The discussions began with the meeting at Twitter’s headquarters, which included the sample tweet featuring Trump’s unflattering description of nations such as Haiti. At the end of that meeting, executives agreed to draft a policy about dehumanizing speech and open it to the public for comments.
In September, Twitter published the draft policy of what dehumanising speech would be forbidden. It included posts likening people to animals or suggesting that certain groups serve a single, mechanistic purpose.
“I like to think of this as us trying to be experimental, the way that our colleagues in product and engineering are very experimental and they’re trying new things,” Gadde said in an interview at the time.
The response from users was swift — and critical. Twitter received more than 8,000 pieces of feedback from people in more than 30 countries. Many said the draft made no sense, pointing out cases in which the policy would lead to takedowns of posts that lacked any negative intent.
In one example, fans of Lady Gaga, who call themselves “Little Monsters” as a term of endearment, worried that they would no longer be able to use the phrase. Some gamers complained that they would be unable to discuss killing a character in a video game. Others said the draft policy didn’t go far enough in addressing hate speech and sexist comments.
In October and November, Twitter employees began revising the policy with the public input.
“We knew the policy was too broad,” Peterson said. The solution, he and others decided, was to narrow it down to groups that are protected under civil rights law, such as women, minorities and LGBTQ people.

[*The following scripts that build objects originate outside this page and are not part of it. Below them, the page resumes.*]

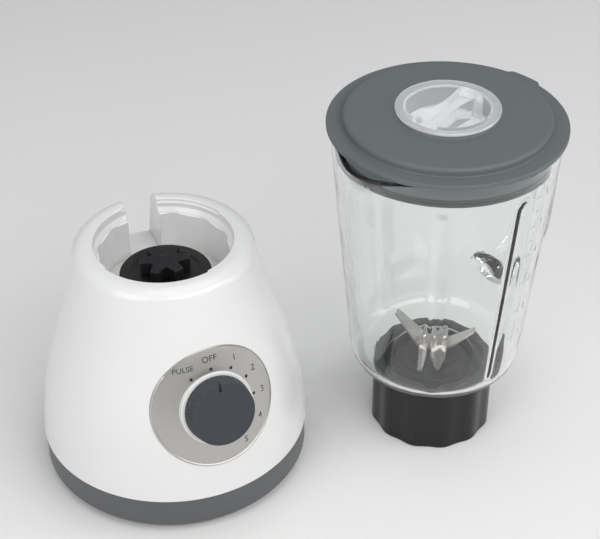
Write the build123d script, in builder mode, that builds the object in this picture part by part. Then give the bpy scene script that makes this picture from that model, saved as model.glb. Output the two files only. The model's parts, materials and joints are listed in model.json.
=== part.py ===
"""Countertop blender: motor base with speed dial, and a glass jug that stands beside it.

Millimetres, +Z up.  The origin is on the motor's axis at table level, with the dial
facing -Y.  The jug stands on its screw collar, to the right of the base.
"""
from build123d import *
from math import cos, pi, radians, sin
import os

# ---------------------------------------------------------------- driving dimensions
# motor base, outside
BASE_R = 87.0              # widest radius, at the bottom edge of the white housing
BASE_H = 166.5             # height of the rim
SHOULDER_R = 57.3          # radius where the side starts to round over to the rim
SHOULDER_DROP = 7.0        # height of that rounding
RIM_W = 4.5                # width of the rim's flat ring
SHELL_T = 2.6              # wall of the housing
SKIN = (                   # side of the housing: share of its height, share of its flare
    (0.00, 1.00), (0.19, 0.91), (0.43, 0.70), (0.59, 0.48), (0.75, 0.26), (0.91, 0.08), (1.00, 0.00),
)

# jug socket in the top of the base
BAND_PLAY = 2.7            # how much wider the round band under the rim is than the collar
WELL_DEPTH = 37.3          # from the rim to the socket's floor
BAND_H = 5.5               # height of the round band
BAND_SLOPE_H = 3.0         # height of the slope below it
NOTCH_DEPTH = 1.2          # how far the two locking recesses widen the band
NOTCH_H = 2.4              # how far they reach down from the rim
NOTCH_START = 16.6         # where the first recess starts, degrees
NOTCH_SPAN = 88.3          # how far each recess runs, degrees
SLOT_W = 20.6              # width of the open slot in the socket's wall
SLOT_TURN = 88.0           # azimuth of the slot, degrees
BOSS_R = 27.4              # raised boss under the splash disc
BOSS_H = 9.8
SHAFT_HOLE_R = 6.0         # clearance hole for the motor shaft

# bottom cover
COVER_H = 27.0             # height of the white housing's bottom edge
COVER_STEP = 0.8           # how far the cover is set in from the housing
COVER_T = 2.6
FLOOR_Z = 4.0              # underside of the cover's floor
FOOT_RING_INSET = 6.5      # how far the ring that carries the base is set in
FOOT_RING_W = 4.0
LIP_H = 5.0                # lip that locates the housing on the cover
FIT_GAP = 0.2              # gap of parts that fit into each other
PAD_R = 7.0
PAD_INSET = 23.0           # how far in from the edge the rubber pads sit
SCREW_INSET = 17.0         # how far in from the edge the cover screws sit
SCREW_R = 1.8
SCREW_HEAD_R = 3.4
SCREW_LEN = 24.0
COLUMN_R = 5.0
VENT_COUNT = 16
OUTLET_R = 5.5             # hole for the cord grommet
OUTLET_Z = 15.0
CORD_R = 3.3

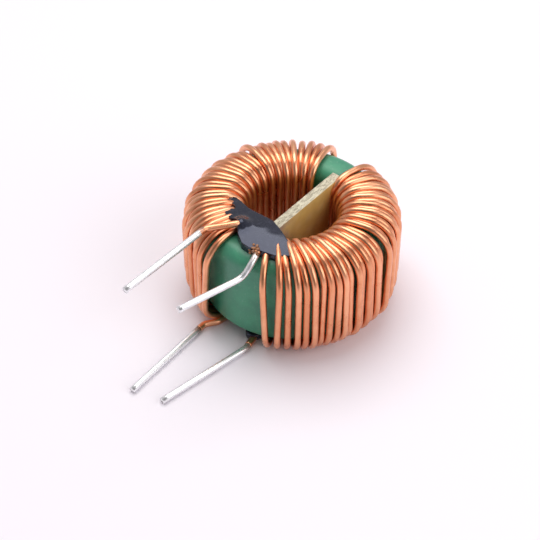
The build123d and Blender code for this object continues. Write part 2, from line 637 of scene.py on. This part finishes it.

Religious groups seemed particularly easy to identify in tweets, and there were clear cases of dehumanisation on social media that led to harm in the real world, Twitter employees said. Those include the ethnic cleansing of Rohingya Muslims in Myanmar, which was preceded by hate campaigns on social networks like Facebook.
Early this year, Twitter further limited the scope of the policy by carving out an exception. The company prepared a feature to preserve tweets from world leaders, like Trump, even if they engaged in dehumanizing speech. Twitter reasoned that such posts were in the public interest. So if any world leaders tweeted something insulting and unacceptable, their posts would be kept online but hidden behind a warning label.
Twitter then trained its moderators to spot dehumanizing content, using a list of 42 religious groups as a guide and the tweet of Trump’s uncomplimentary phrase about certain countries as an example of what to allow. It assigned 10 engineering teams to design the warning label and to make sure that any offending tweets would not appear in search or other Twitter products. It announced the exception for world leaders last month.
On Tuesday, Twitter also said it would require the deletion of old tweets that dehumanise religious groups but would not suspend accounts that had a history of such tweets because the rule did not exist when they were posted. New offending tweets, however, will count toward a suspension.